== What is needed ==
Using the listing below, set down each line from the line containing "right_tube();" through the line containing "obj.parent = empty", both ends included, exactly and with nothing added.

== Material ==
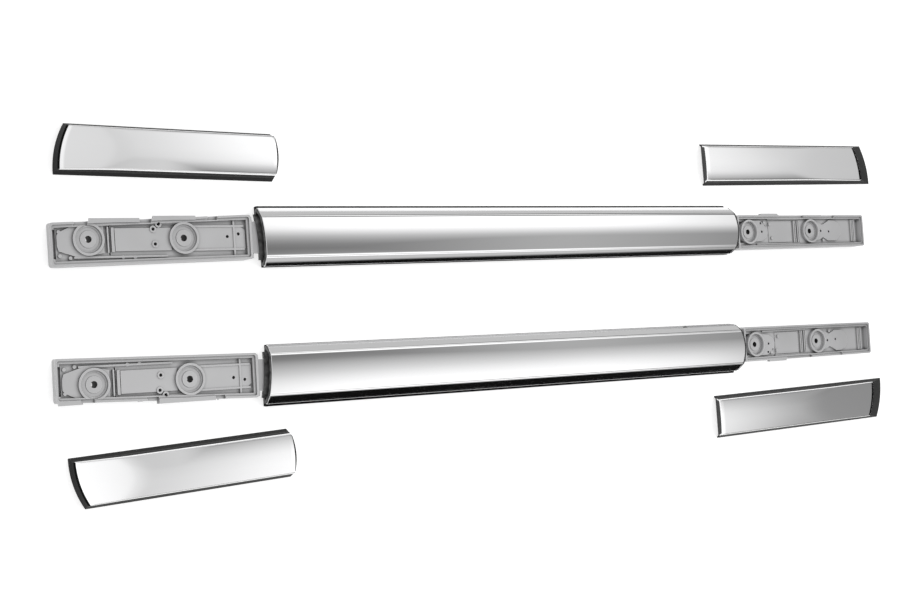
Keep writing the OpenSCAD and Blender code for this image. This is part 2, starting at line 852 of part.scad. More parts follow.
// Form of a front cap moved in by g, with its upright round end
module front_cap_form(g, foot) {
    intersection() {
        cap_form(front_cap_w, front_cap_side(g, foot), g, foot);
        translate([0, 0, -cap_h])
            linear_extrude(3 * cap_h)
                end_plan(front_cap_len, front_cap_w, g);
    }
}

// Form of a rear cap moved in by g, under its round end slope
module rear_cap_form(g, foot) {
    slope_r = end_round / cos(slope_lean);
    intersection() {
        cap_form(rear_cap_w, rear_cap_side(g, foot), g, foot);
        translate([rear_cap_len, end_round_in - rear_cap_w / 2, 0])
            rotate([0, -slope_lean, 0])
                translate([-slope_r, 0, -2 * rear_cap_len])
                    cylinder(r = slope_r - g, h = 4 * rear_cap_len, $fn = fine);
    }
}

// Room outside the bowed inner end of a front cap: bow in plan, leaning in to its foot
module front_inner_room(bow) {
    r = (pow(front_cap_w / 2, 2) + pow(bow, 2)) / (2 * bow);
    translate([-front_in_run - bow, 0, 0])
        rotate([0, atan(front_in_run / cap_h), 0])
            translate([0, 0, -2 * rear_cap_len])
                linear_extrude(4 * rear_cap_len)
                    union() {
                        translate([r, 0])
                            circle(r = r, $fn = fine);
                        translate([r, -span_y / 2])
                            square([2 * rear_cap_len, span_y]);
                    }
}

// Wall of a front cap, open at its foot
module front_cap_skin() {
    intersection() {
        difference() {
            front_cap_form(0, 0);
            front_cap_form(cap_wall, cap_wall + over);
        }
        front_inner_room(front_in_bow);
    }
}

// Wall of a rear cap, open at its foot
module rear_cap_skin() {
    difference() {
        rear_cap_form(0, 0);
        rear_cap_form(cap_wall, cap_wall + over);
    }
}

// Room of the bright shell: above the skirt and short of the dark end piece
module front_bright_room() {
    translate([0, 0, skirt_h])
        linear_extrude(2 * cap_h)
            end_plan(front_cap_len, front_cap_w, front_end_band);
}

module rear_bright_room() {
    translate([0, 0, skirt_h])
        linear_extrude(2 * cap_h)
            end_plan(rear_cap_len - rear_end_slope, rear_cap_w, cap_wall / 2);
}

module front_cap_shell() {
    intersection() {
        front_cap_skin();
        front_bright_room();
    }
}

module front_cap_skirt() {
    difference() {
        front_cap_skin();
        front_bright_room();
    }
}

module rear_cap_shell() {
    intersection() {
        rear_cap_skin();
        rear_bright_room();
    }
}

module rear_cap_skirt() {
    difference() {
        rear_cap_skin();
        rear_bright_room();
    }
}

// Plate that closes the inner end of a cap of width w between x0 and x1;
// run is the overhang of that end at the top of the cap
module end_plate(w, x0, x1, run) {
    intersection() {
        translate([-tube_w, 0, 0])
            along_x(3 * tube_w)
                crowned(cap_points(w, plate_gap, 0), cap_h, cap_crown_r(w), plate_gap);
        along_y(span_y)
            polygon([[x0, 0], [x1, 0], [x1 - run, cap_h], [x0 - run, cap_h]]);
    }
}

module front_cap_plate() {
    intersection() {
        end_plate(front_cap_w, -2 * front_in_run, plate_t - front_in_run, -front_in_run);
        front_inner_room(front_in_bow + front_plate_out);
    }
}

module rear_cap_plate() {
    end_plate(rear_cap_w, rear_plate_in, rear_plate_in + plate_t, rear_in_run);
}

// Places a cap beside the front end of a rail, drawn outward from its inner end
module at_front_cap(side, apart, turn) {
    translate([-half_len - front_cap_start, side * (rail_apart + apart), 0])
        rotate([0, 0, turn])
            mirror([1, 0, 0])
                mirror([0, side < 0 ? 1 : 0, 0])
                    children();
}

// Places a cap beside the rear end of a rail, drawn outward from its inner end
module at_rear_cap(side, start, apart, turn) {
    translate([half_len + start, side * (rail_apart + apart), 0])
        rotate([0, 0, turn])
            mirror([0, side < 0 ? 1 : 0, 0])
                children();
}

module at_right_front_cap() {
    at_front_cap(1, right_front_apart, right_front_turn)
        children();
}

module at_left_front_cap() {
    at_front_cap(-1, left_front_apart, left_front_turn)
        children();
}

module at_right_rear_cap() {
    at_rear_cap(1, right_rear_start, right_rear_apart, right_rear_turn)
        children();
}

module at_left_rear_cap() {
    at_rear_cap(-1, left_rear_start, left_rear_apart, left_rear_turn)
        children();
}

module right_tube() {
    color("gainsboro")
        in_frame()
            at_rail(1)
                tube();
}

module left_tube() {
    color("gainsboro")
        in_frame()
            at_rail(-1)
                tube();
}

module right_front_bracket() {
    color("darkgray")
        in_frame()
            at_front(1)
                front_bracket(right_tabs);
}

module left_front_bracket() {
    color("darkgray")
        in_frame()
            at_front(-1)
                front_bracket(left_tabs);
}

module right_rear_bracket() {
    color("darkgray")
        in_frame()
            at_rear(1)
                rear_bracket();
}

module left_rear_bracket() {
    color("darkgray")
        in_frame()
            at_rear(-1)
                rear_bracket();
}

module right_front_collar() {
    color("dimgray")
        in_frame()
            at_rail(1)
                front_collar();
}

module left_front_collar() {
    color("dimgray")
        in_frame()
            at_rail(-1)
                front_collar();
}

module right_rear_gasket() {
    color("black")
        in_frame()
            at_rail(1)
                rear_gasket();
}

module left_rear_gasket() {
    color("black")
        in_frame()
            at_rail(-1)
                rear_gasket();
}

module front_pad() {
    pad(front_gap, front_len - undercut, front_w, front_tip_w, 0, -front_toe,
        [front_bolt_in, front_bolt_out], 0);
}

module rear_pad() {
    pad(rear_gap, rear_len, rear_w, rear_tip_w, -rear_set, -rear_set,
        [rear_bolt_in, rear_bolt_out], -rear_bolt_set);
}

module right_front_pad() {
    color("black")
        in_frame()
            at_front(1)
                front_pad();
}

module left_front_pad() {
    color("black")
        in_frame()
            at_front(-1)
                front_pad();
}

module right_rear_pad() {
    color("black")
        in_frame()
            at_rear(1)
                rear_pad();
}

module left_rear_pad() {
    color("black")
        in_frame()
            at_rear(-1)
                rear_pad();
}

module right_front_cap_shell() {
    color("gainsboro")
        in_frame()
            at_right_front_cap()
                front_cap_shell();
}

module left_front_cap_shell() {
    color("gainsboro")
        in_frame()
            at_left_front_cap()
                front_cap_shell();
}

module right_rear_cap_shell() {
    color("gainsboro")
        in_frame()
            at_right_rear_cap()
                rear_cap_shell();
}

module left_rear_cap_shell() {
    color("gainsboro")
        in_frame()
            at_left_rear_cap()
                rear_cap_shell();
}

module right_front_cap_skirt() {
    color("black")
        in_frame()
            at_right_front_cap()
                front_cap_skirt();
}

module left_front_cap_skirt() {
    color("black")
        in_frame()
            at_left_front_cap()
                front_cap_skirt();
}

module right_rear_cap_skirt() {
    color("black")
        in_frame()
            at_right_rear_cap()
                rear_cap_skirt();
}

module left_rear_cap_skirt() {
    color("black")
        in_frame()
            at_left_rear_cap()
                rear_cap_skirt();
}

module right_front_cap_seal() {
    color("dimgray")
        in_frame()
            at_right_front_cap()
                front_cap_plate();
}

module left_front_cap_seal() {
    color("dimgray")
        in_frame()
            at_left_front_cap()
                front_cap_plate();
}

module right_rear_cap_seal() {
    color("dimgray")
        in_frame()
            at_right_rear_cap()
                rear_cap_plate();
}

module left_rear_cap_seal() {
    color("dimgray")
        in_frame()
            at_left_rear_cap()
                rear_cap_plate();
}

module tongue_screws() {
    color("silver")
        in_frame()
            for (side = [-1, 1])
                for (end = [-1, 1])
                    at_rail(side)
                        screws(end);
}

right_tube();
left_tube();
right_front_bracket();
left_front_bracket();
right_rear_bracket();
left_rear_bracket();
right_front_collar();
left_front_collar();
right_rear_gasket();
left_rear_gasket();
right_front_pad();
left_front_pad();
right_rear_pad();
left_rear_pad();
right_front_cap_shell();
left_front_cap_shell();
right_rear_cap_shell();
left_rear_cap_shell();
right_front_cap_skirt();
left_front_cap_skirt();
right_rear_cap_skirt();
left_rear_cap_skirt();
right_front_cap_seal();
left_front_cap_seal();
right_rear_cap_seal();
left_rear_cap_seal();
tongue_screws();
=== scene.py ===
import math

import bpy
from mathutils import Matrix, Vector


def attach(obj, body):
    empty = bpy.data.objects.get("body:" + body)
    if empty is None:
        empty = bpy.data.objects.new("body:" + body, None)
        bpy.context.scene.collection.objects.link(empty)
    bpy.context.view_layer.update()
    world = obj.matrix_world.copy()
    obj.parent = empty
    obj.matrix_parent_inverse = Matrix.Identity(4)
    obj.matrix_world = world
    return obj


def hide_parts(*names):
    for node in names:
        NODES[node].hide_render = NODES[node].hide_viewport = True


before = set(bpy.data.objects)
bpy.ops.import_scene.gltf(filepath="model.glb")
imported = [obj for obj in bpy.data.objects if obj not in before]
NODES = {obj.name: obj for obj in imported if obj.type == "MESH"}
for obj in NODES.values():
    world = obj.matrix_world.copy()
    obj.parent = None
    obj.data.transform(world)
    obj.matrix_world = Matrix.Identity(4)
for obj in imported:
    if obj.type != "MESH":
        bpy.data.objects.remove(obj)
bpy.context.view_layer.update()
MM = 0.001
SIDES = {"right": 1, "left": -1}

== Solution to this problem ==
right_tube();
left_tube();
right_front_bracket();
left_front_bracket();
right_rear_bracket();
left_rear_bracket();
right_front_collar();
left_front_collar();
right_rear_gasket();
left_rear_gasket();
right_front_pad();
left_front_pad();
right_rear_pad();
left_rear_pad();
right_front_cap_shell();
left_front_cap_shell();
right_rear_cap_shell();
left_rear_cap_shell();
right_front_cap_skirt();
left_front_cap_skirt();
right_rear_cap_skirt();
left_rear_cap_skirt();
right_front_cap_seal();
left_front_cap_seal();
right_rear_cap_seal();
left_rear_cap_seal();
tongue_screws();
=== scene.py ===
import math

import bpy
from mathutils import Matrix, Vector


def attach(obj, body):
    empty = bpy.data.objects.get("body:" + body)
    if empty is None:
        empty = bpy.data.objects.new("body:" + body, None)
        bpy.context.scene.collection.objects.link(empty)
    bpy.context.view_layer.update()
    world = obj.matrix_world.copy()
    obj.parent = empty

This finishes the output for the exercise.